NOTE: XACT_STATE can be used outside TRY ... CATCH, so you can use it even with “old style” error handling.

XACT_ABORT

I started this blog-post by talking about XACT_ABORT, and how I discussed with Sameer if it was good or bad. We have now come full circle and we are back to XACT_ABORT. You are probably asking yourself how that fits into here?

The answer to that is that if you switch on XACT_ABORT, even statement termination errors will cause the transaction to be doomed! To test this, ALTER the calling proc dbo.pr_Caller and insert a SET XACT ABORT ON at the beginning of the proc, underneath the SET NOCOUNT ON. The first few lines of the proc should look like so:

ALTER PROCEDURE dbo.pr_Caller
AS
BEGIN
SET NOCOUNT ON;
SET XACT_ABORT ON;
BEGIN TRY

Code Snippet 10: Setting XACT_ABORT ON

If you haven’t already ALTER:ed dbo.pr_2 to cause a foreign key exception (statement termination and not a “doomable” error), do so - as discussed between Figure 7 and Figure 8. When you now execute you will get the same output as in Figure 7.

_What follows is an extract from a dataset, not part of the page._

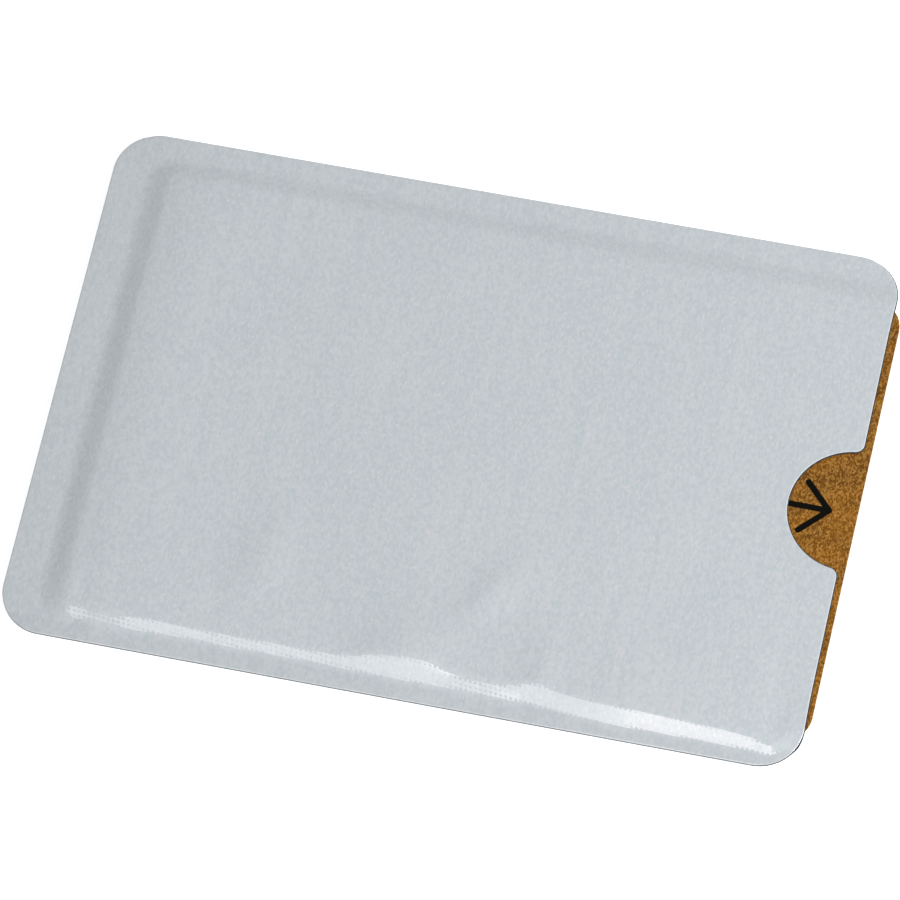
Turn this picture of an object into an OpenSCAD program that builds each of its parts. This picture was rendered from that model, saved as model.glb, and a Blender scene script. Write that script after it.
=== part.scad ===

Finally, it is quite common to hear that triggers can be an issue, as they are rolling back transactions if an error happens in the trigger. The reason for this is that when a trigger executes, it automatically sets XACT_ABORT ON.

I am not completely certain of the reason for this, but I guess it is a good “defensive” measure. So, if you don’t want this behavior, you can do a SET XACT_ABORT OFF in your triggers.

Summary

Transactions are doomed:

  • When an exception happens which causes a batch termination
  • For any exception when XACT_ABORT is ON.
  • When SQL Server feels like it. :)

Exception handling in SQL Server is NOT straight forward, especially when mixed with transactions!